Key VAT Measures from 2026 Tax Plan Package
As part of its 2026 Tax Plan package, the Dutch government decided to reverse its earlier plan to raise the VAT rate for culture, media, and sports from 9% to 21%, meaning the increase will no longer take place. Simultaneously, compensation that had been promised to schools for VAT on teaching materials will also be withdrawn.
In contrast to the VAT increase for culture, media, and sports, the VAT rate for accommodation services, such as hotels and holiday lets, will increase from 9% to 21% in 2026, unless Parliament intervenes to overturn it. Notably, a transitional rule will ensure that stays booked and paid for in 2025 will be subject to the higher VAT rate, even if they are stayed in 2026.
Furthermore, from 2026, the VAT adjustment scheme will be extended to property investment services, with a EUR 30,000 threshold per service and a five-year adjustment period. Additionally, the VAT exemption for social and cultural services will also apply to institutions with a profit motive, thereby correcting the restrictive effect of a 2023 Supreme Court ruling.

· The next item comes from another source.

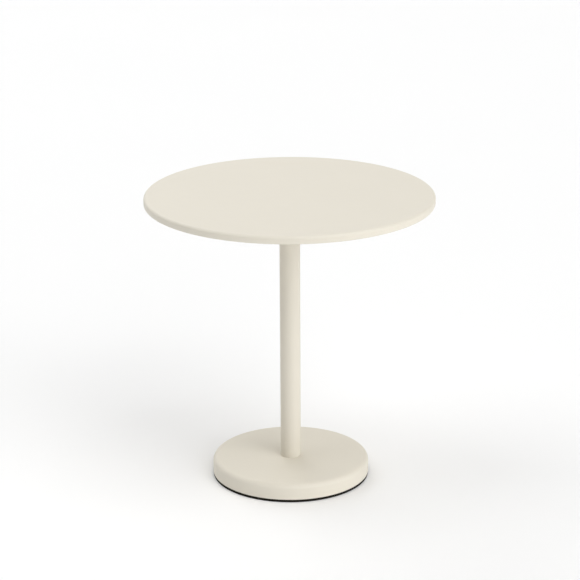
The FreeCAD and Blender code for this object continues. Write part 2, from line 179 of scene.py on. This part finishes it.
def spun(outline, angle, centre=(0.0, 0.0), reshape=None):
    """One ring of places: a (radius, height) outline turned to this angle about centre."""
    ring = []
    for radius, height in outline:
        r = reshape(radius, angle) if reshape else radius
        ring.append((centre[0] + r * math.cos(angle), centre[1] + r * math.sin(angle), height))
    return ring


def turned(bm, outline, segments, centre=(0.0, 0.0), reshape=None):
    """Turns a closed outline all the way round. reshape(radius, angle) may change each radius."""
    angles = [2 * math.pi * j / segments for j in range(segments)]
    add_rings(bm, [spun(outline, a, centre, reshape) for a in angles], closed_along=True)


def capped(bm, rings):
    """A closed tube of rings whose two ends are flat faces."""
    made = add_rings(bm, rings)
    ends = [bm.faces.new(list(reversed(made[0]))), bm.faces.new(made[-1])]
    bmesh.ops.triangulate(bm, faces=[face for face in ends if len(face.verts) > 4])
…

One of the critical procedural rules includes the elimination of the possibility of filing objections and appeals against VAT nil returns, starting in 2026, as a nil payment will officially be considered a payment under the law. For foreign businesses, it is essential to note that, beginning on January 1, 2026, they will be required to attach invoices and import documents for amounts exceeding EUR 1,000, or EUR 250 for fuel, when requesting a VAT refund.
Conclusion
With the 2026 Tax Plan, the Dutch government aims to strike a careful balance between fiscal responsibility, legal clarity, and fairness in the VAT system. A notable example of this is that the government plans to reverse the VAT increase for culture, media, and sports, while maintaining the scheduled increase for accommodation services. By doing so, the policymakers are signaling both sensitivity to social and cultural concerns and determination to broaden the tax base where justified.